Here he is free from the stretcher bars:
I want you to see his midsection better--this is the area that took me what I thought was forever to stitch.
I'm doing the horn and the gold trim on his waistcoat in basketweave.  I couldn't think of a stitch that would be anything but endless compensation on the diagonal lines.  Then the blue will be in criss-cross Hungarian.  I haven't decided if the French knot filler will be the same blue or a lighter shade.  I'll decide that tomorrow, says Miss Scarlett. 

This is what remains to be stitched, already attached to the stretcher bars.  
You can see my faint pencil line on each side of his boots, but I think I will widen that more.  I have been doing a minimum of 10 stitches of background (or more) and that is what I will do under his feet. 

Tomorrow I'll be flipping through the stitch books since I haven't even thought about what stitches I'll do for his pants and boots.  My stitching slows down when my mind hasn't decided what stitches to do, so I want to make my decisions as soon as possible.  The legs were out of sight, out of mind when they were flapping around unattached to the stretcher bars.  Now they are really in my face, forcing a decision.  Hmmm.

Wednesday, February 6, 2013

Standing nutcracker, 14

Argghh!  I've been knocking myself out trying to stitch below Gunther's hands so I could move the canvas again on the stretcher bars.  I thought between some golf and the Super Bowl and Downton Abbey, I might accomplish my goal.  It was not to be, even before I took the photograph and discovered that I started stitching the second ribbon on his sash in the wrong green.  That's what comes of pulling fibers out of a bag without taking them all out so you can see the color sequence.  

I did the mosaic stitch for the lighter blue on the edging of his sleeves.  And I managed to complete almost all of the red bottom of his tunic.
The irony is that I was so concerned about getting the "hand" colors correct, that I wouldn't stitch on them late at night.  The colors just looked too similar.  (For those of you who wonder, my DH doesn't like the appearance of most lamps that are beneficial to stitchers.  Most of the time it doesn't make a difference so it's easy for me to acquiesce since he also lives here.)  He makes up for it in other ways.  In fact, this morning I forgot my sandwich and when I pulled into the shop parking lot after stopping at the post office, I thought to myself, that looks like Arthur's car.  When I got closer I started worrying about what had happened that he had come by.  But just a good deed delivery of the forgotten sandwich. 

Today I belatedly decided on my 2013 class schedule.  I'll be teaching classes on items that I have blogged about including Hearts; cuff bracelet; small flamingo canvas; poinciana tree, and the geometric sampler I designed utilizing watercolors. 
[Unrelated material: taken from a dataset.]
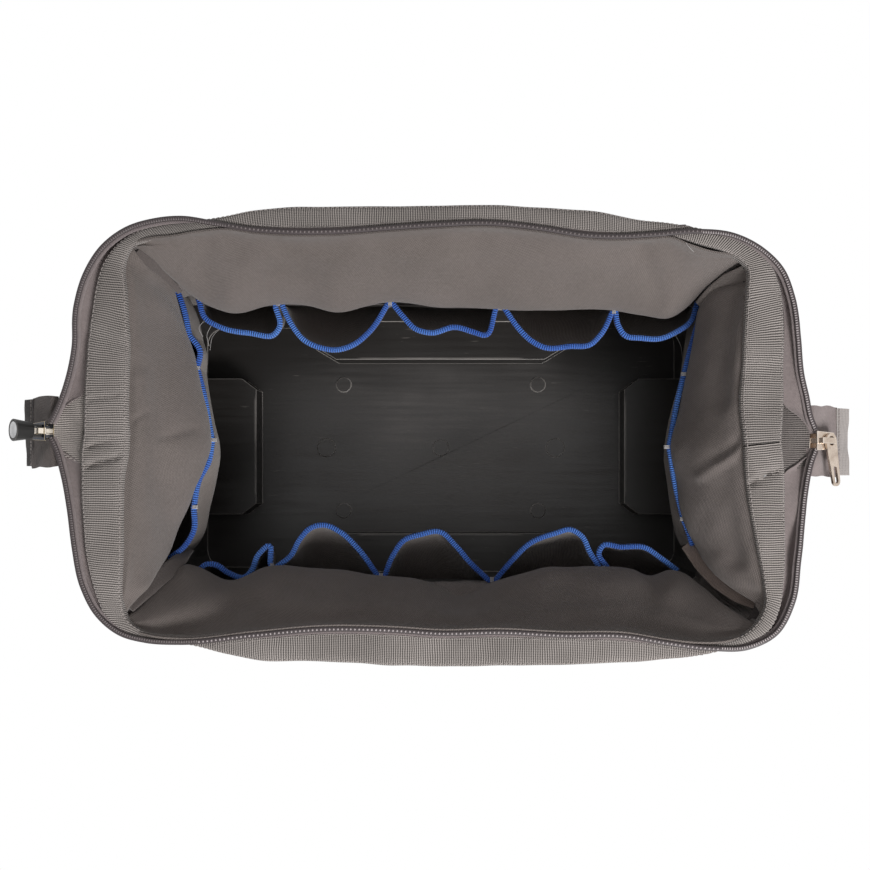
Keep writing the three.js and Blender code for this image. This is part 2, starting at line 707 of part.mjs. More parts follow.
function handleStrap(sign) {
  const points = handlePath().map(([x, z]) => new THREE.Vector3(x, sign * HANDLE.y, z));
  return loft(carry(points, () => bevelledBox(HANDLE.width, HANDLE.thick, STRAP_BEVEL), BACKWARD));
}

function gripWrap(sign) {
  const half = GRIP_WRAP.half;
  const points = [-half, half].map((x) => new THREE.Vector3(x, sign * HANDLE.y, HANDLE.foot));
  const [boreWidth, boreThick] = [HANDLE.width + 3 * FIT_GAP, HANDLE.thick + 3 * FIT_GAP];
  const outer = bevelledBox(GRIP_WRAP.width, GRIP_WRAP.thick, GRIP_WRAP.bevel);
  const bore = bevelledBox(boreWidth, boreThick, STRAP_BEVEL);
  return sleeve(carry(points, () => outer, BACKWARD), carry(points, () => bore, BACKWARD));
}

function handleAnchor(sign, x) {
  const { width, thick, foot, top, loopInset, loopRise } = ANCHOR;
  const points = heightsWithin(OUTER_LEVELS, foot, top).map((z) => {
    const wall = outAt("back", levelAt(OUTER_LEVELS, z), x);
    return new THREE.Vector3(x, sign * (wall + FIT_GAP + thick), z);
  });
  points.push(new THREE.Vector3(x, sign * (HANDLE.y - loopInset), HANDLE.pivotZ + loopRise));
  return loft(carry(points, () => bevelledBox(width, thick, STRAP_BEVEL), BACKWARD));
}

// Assembly

const bag = new THREE.Group();

function finish(colour, roughness, metalness = 0) {
  return () => new THREE.MeshStandardMaterial({ color: colour, roughness, metalness });
}

const trayPlastic = finish("#1e1c1b", 0.42);
const wallFabric = finish("#79706c", 0.88);
const darkFabric = finish("#625c59", 0.9);
const webbing = finish("#8d8581", 0.85);
const blueRibbon = finish("#2f62c4", 0.7);
const steel = finish("#8b8c8e", 0.4, 0.9);
const zipTape = finish("#5c5052", 0.85);
const nickel = finish("#b9aea0", 0.28, 1);
const moulded = finish("#161514", 0.5);

function add(name, geometry, material, parent = bag) {
  const mesh = new THREE.Mesh(geometry, material());
  mesh.name = name;
  parent.add(mesh);
  return mesh;
}

add("base_tray", tray(), trayPlastic);
for (const side of Object.keys(SIDES)) {
  add(`wall_${side}`, lowerWall(side), wallFabric);
  add(`lining_${side}`, upperLining(side), wallFabric);
  add(`shell_${side}`, upperShell(side), wallFabric);
  add(`pocket_strip_${side}`, pocketStrip(side), darkFabric);
  add(`pocket_binding_${side}`, pocketBinding(side), blueRibbon);
}

for (const [name, signX, signY] of [
  ["back_left", -1, 1], ["back_right", 1, 1], ["front_left", -1, -1], ["front_right", 1, -1],
]) {
  add(`corner_seam_${name}`, cornerSeam(signX, signY), darkFabric);
}

for (const [side, places] of [["back", ZIPPER_BACK], ["front", ZIPPER_FRONT]]) {
  add(`frame_bar_${side}`, frameBar(side), steel);
  add(`casing_${side}`, casing(side), webbing);
  add(`zipper_coil_${side}`, coil(places), zipTape);
  add(`zipper_tape_${side}`, tape(places), zipTape);
}

for (const [name, end] of Object.entries(ENDS)) {
  add(`hinge_rivet_${name}`, hingeRivet(end.sign), steel);
  add(`end_strap_${name}`, endStrap(end), webbing);
  const slope = THREE.MathUtils.degToRad(end.slope);
  const tail = new THREE.Group();
  tail.position.set(end.sign * end.mouthX, end.y, MOUTH_Z);
  tail.rotation.set(0, end.sign > 0 ? slope : Math.PI - slope, 0);
  const flip = new THREE.Group();
  flip.rotation.x = end.sign > 0 ? 0 : Math.PI;
  tail.add(flip);
  bag.add(tail);
  const cornerReach = (TAIL_WEBBING.thick / 2) * Math.sin(slope);
  const length = (TAIL_REACH - end.mouthX - cornerReach) / Math.cos(slope);
  add(`zipper_tail_${name}`, tailSheet(), darkFabric, flip);
  add(`tail_webbing_${name}`, tailWebbing(length), webbing, flip);
  add(`tail_coil_${name}`, tailCoil(), zipTape, flip);
  add(`slider_${name}`, slider(), nickel, flip);
  const eyeHeight = SLIDER.inside + SLIDER.plate + CROWN.gap / 2;
  if (name === "left") {
    for (const [piece, geometry, material] of [
      ["pull_left", conePull(), moulded], ["pull_cap_left", pullCap(), nickel],
    ]) {
      const mesh = add(piece, geometry, material, flip);
      mesh.position.set(LEFT_PULL.place, 0, eyeHeight);
      mesh.rotation.y = THREE.MathUtils.degToRad(LEFT_PULL.lean);
    }
  } else {
    const mesh = add("pull_right", tabPull(), nickel, flip);
    mesh.position.set(RIGHT_PULL.place, 0, eyeHeight);
    mesh.rotation.z = THREE.MathUtils.degToRad(RIGHT_PULL.lean);
  }
}

for (const [side, sign] of [["back", 1], ["front", -1]]) {
  add(`handle_${side}`, handleStrap(sign), webbing);
  add(`handle_grip_${side}`, gripWrap(sign), darkFabric);
  for (const [name, x] of [["left", -HANDLE.halfSpan], ["right", HANDLE.halfSpan]]) {
    add(`handle_anchor_${side}_${name}`, handleAnchor(sign, x), webbing);
  }
}

export default bag;
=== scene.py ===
import math

import bpy
import numpy as np
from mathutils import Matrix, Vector


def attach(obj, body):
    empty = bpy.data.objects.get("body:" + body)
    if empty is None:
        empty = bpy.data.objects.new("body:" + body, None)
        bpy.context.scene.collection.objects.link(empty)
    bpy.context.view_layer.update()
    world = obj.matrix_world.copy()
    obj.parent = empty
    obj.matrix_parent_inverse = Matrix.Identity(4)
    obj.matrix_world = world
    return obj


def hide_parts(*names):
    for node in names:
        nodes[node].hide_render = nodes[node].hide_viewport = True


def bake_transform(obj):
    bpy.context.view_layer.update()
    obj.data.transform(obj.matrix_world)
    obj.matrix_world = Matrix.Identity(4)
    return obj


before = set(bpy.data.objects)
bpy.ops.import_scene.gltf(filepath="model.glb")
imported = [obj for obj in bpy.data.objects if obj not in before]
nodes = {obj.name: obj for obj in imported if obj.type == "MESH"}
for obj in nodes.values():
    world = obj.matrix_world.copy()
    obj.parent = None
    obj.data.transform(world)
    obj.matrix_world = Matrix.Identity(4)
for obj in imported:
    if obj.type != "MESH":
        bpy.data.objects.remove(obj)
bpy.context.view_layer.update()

mm = 0.001

# Picture: the camera looks straight down from over the front half of the bag, and its shift
# brings the mouth to the middle of the picture. Lengths in mm, picture places in pixels.
imageSide = 870
camera = {
    "x": 17, "y": -37, "z": 912, "focal": 1050, "rightBy": 25.5, "downBy": 55.5, "sensor": 36, "clipEnd": 20,
}
upwards = np.array([0, 0, 1.0])
downwards = -upwards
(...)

Saturday, February 2, 2013

More new canvases

 First we have this bright canvas of multi-colored  poppies from Alice Peterson.  I think the lack of shading in the petals just calls for pattern stitches.  This is on my list of possible stitching projects.  Of course, that list is about 5 times what it is humanly possible to accomplish for shop models.  We'll see.

This hibiscus canvas from Treglown Designs reminds me of those prints used for Hawaiian aloha shirts. This is also so Florida.  Of course, I wasn't supposed to order any floral pillows since we already have so many.  Ah, well!  Rules were made to be broken.
 And you can never have enough doorstops when you live on the coast of Florida, especially one with a seashell design. This beauty was designed by Gayla Elliott.

 Many of my customers are grandmothers.  They're always looking for projects to celebrate the birth of a grandchild.  Alice Peterson has always had a selection of these large alphabet hangings (also some for numbers).
This asymmetrical paisley canvas is from Alice Peterson.  It has such a fresh look.

What a vision of a tropical paradise.  This beauty is from Charley Harper distributed by Treglown Designs.  You have to envy those free as a breeze birds.